Dass durch diese sog. Schonfristzahlung die Wirkungen einer außerordentlichen fristlosen Kündigung entfallen, ist und war niemals streitig. Da viele Vermieter in den Fällen des Zahlungsverzugs jedoch zumindest hilfsweise auch eine ordentliche fristgerechte Kündigung gem. § 573 Abs.2 Nr.1 BGB wegen nicht unerheblicher Pflichtverletzung des Mieters aussprechen, stellt sich schon lange die Frage, ob durch die Schonfristzahlung auch die ordentliche fristgerechte Kündigung ihrer Wirkung beraubt wird. Eine ausdrückliche gesetzliche Regelung, mit der diese Frage verneint wird, gibt es ebenso wenig wie eine Regelung, die die Möglichkeit, die Kündigung durch nachträgliche Zahlung unwirksam werden zu lassen, auch bei der ordentlichen fristgerechten Kündigung zulässt. Der BGH hat sich schon frühzeitig mit dieser Frage auseinandergesetzt und vertritt seit jeher die eindeutige Meinung, die Möglichkeit der Schonfristzahlung beziehe sich ausschließlich auf die außerordentliche fristlose Kündigung (vgl. BGH, Urteil vom 16. 02. 2005 – VIII ZR 6/04). Seine bereits im Jahr 2005 dargelegte Rechtsauffassung hat der BGH immer wieder bekräftigt (vgl. BGH, Urteil vom 13.10.2021 – VIII ZR 91/20; BGH, Urteil vom 05.10.2022 – VIII ZR 307/21).

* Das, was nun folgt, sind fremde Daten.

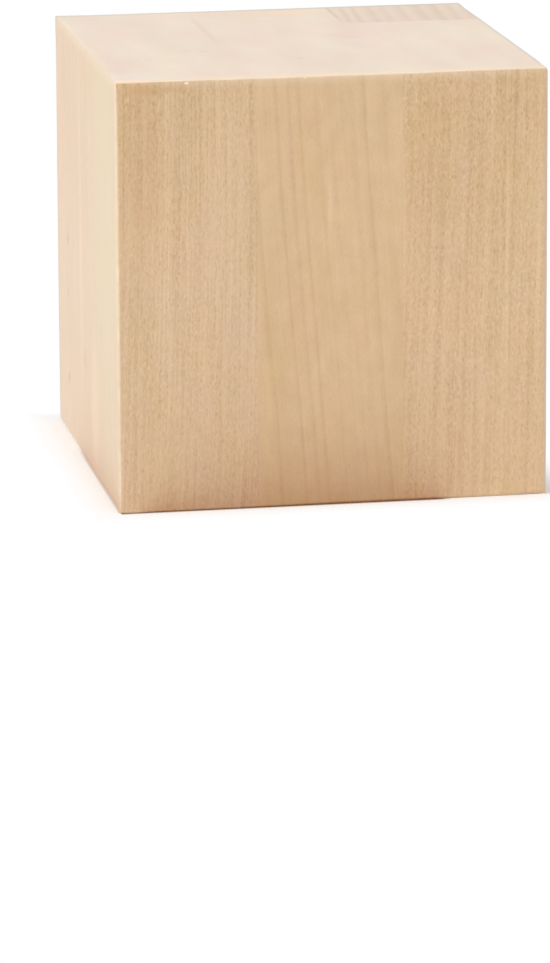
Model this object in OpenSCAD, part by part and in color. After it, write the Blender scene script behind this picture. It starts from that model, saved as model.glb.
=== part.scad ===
// Glued hardwood cube, sanded on all six faces.
//
// Three boards are laminated side by side, and the right-hand board is itself
// edge-joined from a wide front strip and a narrow back strip. The grain of
// every piece runs up the cube, so the top and bottom faces are end grain.
// The cube is sanded after it is glued, so each piece is its own share of one
// block whose outer edges are eased.
//
// Frame: origin at the middle of the bottom face, +Z up along the grain,
// front face at -Y and right-hand face at +X. Lengths are in millimetres.

/* [Cube] */
// Side of the finished cube
side = 76.2; // [60:0.1:120]
// Radius sanded on the outer edges
edge_r = 0.4; // [0.2:0.1:3]

/* [Laminations] */
// Thickness of the left-hand board
left_board_t = 24.6; // [10:0.1:28]
// Thickness of the middle board
middle_board_t = 25.8; // [10:0.1:28]
// Depth of the narrow strip at the back of the right-hand board
back_strip_d = 20; // [6:0.1:45]

/* [Hidden] */
// How far a piece's cutting box reaches past the block on its outer sides
past = 1;
// Planes of the outer faces and of the glue joints
left_x = -side / 2;
right_x = side / 2;
front_y = -side / 2;
back_y = side / 2;
left_joint_x = left_x + left_board_t;
right_joint_x = left_joint_x + middle_board_t;
strip_joint_y = back_y - back_strip_d;

$fn = 64;

// Square section of the block, with its four corners eased
module eased_section() {
    square([side - 2 * edge_r, side], center = true);
    square([side, side - 2 * edge_r], center = true);
    for (x = [-1, 1], y = [-1, 1])
        translate([x, y] * (side / 2 - edge_r))
            circle(r = edge_r);
}

// The section run along one axis, long enough to leave its ends uncut
module eased_bar() {
    linear_extrude(height = side + 2 * past, center = true)
        eased_section();
}

// The whole sanded block: three bars crossed, which eases all twelve edges
module eased_block() {
    translate([0, 0, side / 2])
        intersection() {
            eased_bar();
            rotate([90, 0, 0]) eased_bar();
            rotate([0, 90, 0]) eased_bar();
        }
}

// One piece of wood: what the block holds between two planes each way
module piece(x_from, x_to, y_from, y_to) {
    intersection() {
        eased_block();
        translate([x_from, y_from, -past])
            cube([x_to - x_from, y_to - y_from, side + 2 * past]);
    }
}

module left_board() {
    color("burlywood")
        piece(left_x - past, left_joint_x, front_y - past, back_y + past);
}

module middle_board() {
    color("wheat")
        piece(left_joint_x, right_joint_x, front_y - past, back_y + past);
}

module right_front_strip() {
    color("tan")
        piece(right_joint_x, right_x + past, front_y - past, strip_joint_y);
}

module right_back_strip() {
    color("navajowhite")
        piece(right_joint_x, right_x + past, strip_joint_y, back_y + past);
}

left_board();
middle_board();
right_front_strip();
right_back_strip();
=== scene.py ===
import math

import bpy
import numpy as np
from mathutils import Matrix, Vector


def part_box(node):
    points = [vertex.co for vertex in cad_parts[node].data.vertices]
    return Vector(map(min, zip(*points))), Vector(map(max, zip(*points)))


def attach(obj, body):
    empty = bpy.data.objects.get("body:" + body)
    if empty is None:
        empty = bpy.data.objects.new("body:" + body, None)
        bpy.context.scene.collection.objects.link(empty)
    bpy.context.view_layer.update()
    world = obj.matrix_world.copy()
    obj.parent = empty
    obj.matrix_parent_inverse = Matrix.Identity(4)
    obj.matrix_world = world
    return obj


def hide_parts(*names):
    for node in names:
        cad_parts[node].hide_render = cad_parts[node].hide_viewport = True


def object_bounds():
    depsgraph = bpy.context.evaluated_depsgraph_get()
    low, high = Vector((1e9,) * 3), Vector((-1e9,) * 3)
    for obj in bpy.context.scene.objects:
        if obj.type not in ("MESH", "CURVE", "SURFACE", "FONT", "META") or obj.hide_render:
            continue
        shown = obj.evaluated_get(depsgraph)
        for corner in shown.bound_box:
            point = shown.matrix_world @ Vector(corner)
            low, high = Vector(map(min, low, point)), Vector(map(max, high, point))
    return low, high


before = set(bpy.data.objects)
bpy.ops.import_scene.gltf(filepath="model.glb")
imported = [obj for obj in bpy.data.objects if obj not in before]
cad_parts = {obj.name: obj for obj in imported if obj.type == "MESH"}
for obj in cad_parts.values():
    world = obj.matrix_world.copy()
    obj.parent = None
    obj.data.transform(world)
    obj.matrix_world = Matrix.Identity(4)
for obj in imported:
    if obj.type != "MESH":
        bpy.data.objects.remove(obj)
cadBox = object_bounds()
mm = 0.001
low = np.array(cadBox[0]) / mm          # the block's lowest and highest corner in mm
high = np.array(cadBox[1]) / mm
print("frame loaded:", ", ".join(sorted(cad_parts)))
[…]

Nicht grds. ausgeschlossen hat der BGH zwar, dass die nachträgliche Befriedigung des Vermieters die Pflichtverletzung des Mieters als nicht erheblich genug i. S. d. § 573 Abs.2 Nr.1 BGB erscheinen lassen kann oder dass der Aufrechterhaltung der Kündigung trotz inzwischen erfolgter Zahlung der Einwand des Rechtsmissbrauchs (vgl. § 242 BGB) entgegenstehen kann. In seinem Urteil vom 10.10.2012- VIII ZR 107/12 – hat der BGH dies für den der Entscheidung zu Grunde liegenden Fall zwar verneint. Der Grund hierfür lag allerdings darin, dass die Befriedigung des Vermieters erst neun Monate nach dem Ausspruch der Kündigung erfolgte.
Weder diese gefestigte höchstrichterliche Rechtsprechung des BGH noch die Tatsache, dass der BGH die davon stets abweichenden Entscheidungen des LG Berlin durchgehend aufgehoben hat, haben die Berliner Richter der 66. Kammer jedoch davon abgehalten, immer wieder anders zu entscheiden (vgl. LG Berlin, Urteil vom 30.03.2020 – 66 S 293/19; LG Berlin, Urteil vom 20.08.2021 – 66 S 98/20; LG Berlin, Urteil vom 01.07.2022 – 66 S 200/21; LG Berlin, Urteil vom 31.03.2023 – 66 S 149/22).
Der Fall
Dem BGH und seiner gefestigten Rechtsprechung stellte sich das LG Berlin jüngst erneut mit seiner Entscheidung vom 10.05.2023 – 66 S 258/22 – entgegen. In diesem Fall zahlten die Mieter die Miete für die Monate Oktober 2019, Januar 2020 und Mai 2021 nicht. Nachdem die Vermieterin sie mehrmals schriftlich an ihre Mietzahlungsverpflichtungen erinnert hatte, erklärte sie mit Schreiben vom 08.06.2021 die außerordentliche fristlose und hilfsweise die ordentliche Kündigung des Mietverhältnisses wegen Zahlungsverzugs. Am 30.06.2021 glichen die Mieter die Mietrückstände vollständig aus.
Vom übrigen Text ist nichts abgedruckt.